To guide users through this system, we used:
- Contextual tooltips and hover events on any element related to dots / reply eligibility
- For the first three log-ins, a pinned banner with description
- A dedicated FAQ page
Content Curation
When a user logs in and no search action is yet taken, they're immediately thrust into a feed of visual conversations. And so we designed an algorithm that displays conversations by:
- 50% — the most engaged (by # of replies, likes, comments — which also tended to be the most "beautiful" making the interface an aesthetically-pleasing place to be)
- 35% — dot level compatibility
- 15% — exposure to the broader community so cross-pollination was happening between veteran and new users / visual conversations alike.
Dada On The Go
While the primary behavior on Dada is drawing, users also browse, comment, like, and share — just like other social media platforms. And while mobile interfaces are too small to be a productive drawing canvas, we built a simple responsive mobile experience and added a fun shuffle feature as a down-scoped version of three-dimensional branching on web.
Dadaism Is Not Dead
Initially as a design team we had an averse reaction to the unpolished styling around icons and other UI elements. But as we got to know our users better and the philosophy that drove both Dada as a movement and Dada as a company, we felt its values were extremely important to maintain in the details.
The Outcome
A Redesign & Economic Innovation, Even Without A Launch
We had a month of cash in the bank when a values-aligned VC who had verbally committed to capitalizing our next round was overruled by her superiors. We were six weeks from shipping and launching the redesign and entering a new design sprint to productize our new economic model in a v1.0 marketplace.

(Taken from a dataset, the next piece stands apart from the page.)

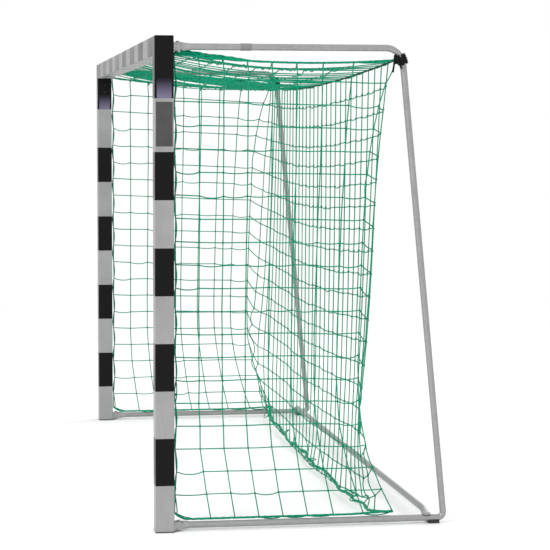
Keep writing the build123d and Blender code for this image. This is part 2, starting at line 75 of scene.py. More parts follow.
POST_REAR = post_high.y
BRACKET_X = (tube_low.x + tube_high.x) / 2
TUBE_RADIUS = (tube_high.x - tube_low.x) / 2
TOP_TUBE_Z = (top_tube_low.z + top_tube_high.z) / 2
GROUND_TUBE_Z = (tube_low.z + tube_high.z) / 2
HOOK_X = (post_hooks_low.x + post_hooks_high.x) / 2
HOOK_Y = POST_REAR + 0.006  # where the cords run through the hooks
BAR_HOOK_Z = (bar_hooks_low.z + bar_hooks_high.z) / 2
HOOK_PITCH = 0.2
HOOK_HALF_WIDTH = 0.007  # of the crossbar's hooks
HOOK_HALF_HEIGHT = 0.012  # of the posts' hooks

# the leg's centre line, as the frame bends it
LEG_LEAN_RUN = 0.200  # how far the leg's foot stands behind its top
LEG_LEAN = math.atan(LEG_LEAN_RUN / (TOP_TUBE_Z - GROUND_TUBE_Z))
TOP_BEND = 0.075  # centre line radii of the leg's two bends
FOOT_BEND = 0.022
FOOT_TANGENT = FOOT_BEND / math.tan((math.pi / 2 - LEG_LEAN) / 2)
LEG_FOOT_Y = leg_high.y - TUBE_RADIUS + FOOT_TANGENT - FOOT_BEND
LEG_TOP_Y = LEG_FOOT_Y - LEG_LEAN_RUN

# ---------------------------------------------------------------- the net's own sizes
MESH = 0.100  # one side of a mesh
CORD = 0.0052  # diameter of the mesh cords
BORDER = 0.0055  # cords threaded through the hooks
SIDE_ROPE = 0.009
BLACK_ROPE = 0.008
BOTTOM_ROPE = 0.012
ROWS = 20  # meshes from top to bottom
DEPTH_MESHES = 8  # meshes from the posts to the rear corners
WIDTH_MESHES = 31
NET_X = HOOK_X
NET_TOP_Z = 1.986
NET_FRONT_TOP_Z = 2.006
NET_BOTTOM_Z = 0.055
NET_DEPTH = 0.800  # behind the posts, at the waist
WAIST_Z = 0.750
FOOT_DRAW_Z = 0.600  # below this the bracket's foot draws the net back
TOP_DRAW = 0.040  # how much deeper than the waist the rear edge hangs towards the top
CORNER_DRAW = 0.108  # and what the lashing at the top corner adds to that
FOOT_DRAW = 0.150
EDGE_PULL = 0.022  # how far the rear edges are drawn inwards at half height
CORNER_DROP = {"left": 0.030, "right": 0.0}
TOP_ROPE_SAG = 0.055
TOP_ROPE_PULL = 0.050  # how far the top net draws the rear rope forward
SIDE_ROPE_SAG = 0.022
SIDE_ROPE_PULL = 0.012  # how far the top net draws the side ropes inwards
BOTTOM_ROPE_PULL = 0.078
BOTTOM_ROPE_DROP = 0.034  # how far the rear bottom rope lies below the corners
FOOT_SHIFT = 0.050  # how far the side nets' lowest knots are drawn towards the rear
FOOT_SHIFT_FROM = 0.82  # share of the way down at which that begins
BOTTOM_ROPE_LIFT = 0.028  # how far the side's bottom rope climbs to meet the cord on the post
LIFT_LENGTH = 0.06  # within this distance of the post
HOOK_SCALLOP = 0.008  # how far the crossbar's cord sags between two hooks
POST_SCALLOP = 0.010  # how far the post's cord is drawn back between two hooks
WIDEST_MESH = 0.104  # spacing of the knots along a row, except beside a drawn-back corner
EDGE_SHARE = 0.8  # how much of the rear edges' curve the rear net starts with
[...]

In the wake of that news, the founders made the difficult decision to pause and not prematurely take on outside capital from the “wrong” investors merely to infuse the business with cash short-term. With too much influence, they felt a new investor could undermine the intention of reimagining market dynamics and force the hand towards any proven, high-return business model.
And so at the end of the month, the outsourced engineering team’s contract went unrenewed, and my design team and I were laid off. (In good spirits, we all volunteered to work a few extra weeks to hand-off and support the transition).
A Flyover of Outcomes
Disheartening as it was, a redesigned product 95% developed and a comprehensively researched and defined economic model shaped – with tremendous clarity – the vision, product strategy, and business goals that were nebulous and nascent when I first joined, enabling Dada’s founders to fly forward with a practical aim at its target destination were they to re-capitalize.
Our usability tests with 10 users were met with rave reviews. Let’s fly over these outcomes.
- Create visual conversation and set dot level
- Search dot-compatible visual conversation
- Load desired drawing from three-dimensional branch model
- Identify product education elements for gamified system
84% less time spent finding a dot-compatible visual conversation.
Post-study sentiments:
"I couldn't have dreamed up a better Dada."
"I already spend too much time drawing. The branch feature is going to give me 10x the inspiration!"
"I can't wait until you guys launch this!"
A very bittersweet ending to nine months of tremendous work. Since then, Dada’s founders have not raised outside venture capital (as I would have rejoined) and instead converted the organization into something of an artist collective. By resourcing within the community, they can continue to explore and realize their post-capitalist, socio-economic system that we came to know as The Invisible Economy, free from bad incentive structures and the norms that degrade the role of art and artists in our societies.
CEO Bea Ramos
CMO Judy Mam
CTO Abraham Milano
UX Maria Bonello
UI Eric Markfield
Head of Product Michael Saltzman
Post-Script
Humans assign value based on our values — it’s that simple. The problem is, not all values are weighted equally. When we grouped together and formed modern societies, the best of our nature was oppressed by the incentive structures that drove production of profitable goods and services. Greed, envy, self-interest, acquisitiveness, and a strong desire for power or wealth at the expense of others or the planet became psycho-behaviorally rewarded when it resulted in the development of more goods and services, or more power and wealth for the already powerful and wealthy. Wisdom, generosity, open-heartedness, vulnerability, compassion, acts of love — we have, rather devastatingly, not managed to organize our societies around these enlightened values.
Now more than ever are these bad incentive structures eroding the human enterprise and the planet in which we inhabit. I was proud to be a part of Dada's effort, despite the outcome, to talk the talk and walk the walk.
Proud, too, was I to be a part of an LGBTQ+, immigrant, female-founded startup, representing too small a percentage of venture capital dollars deployed.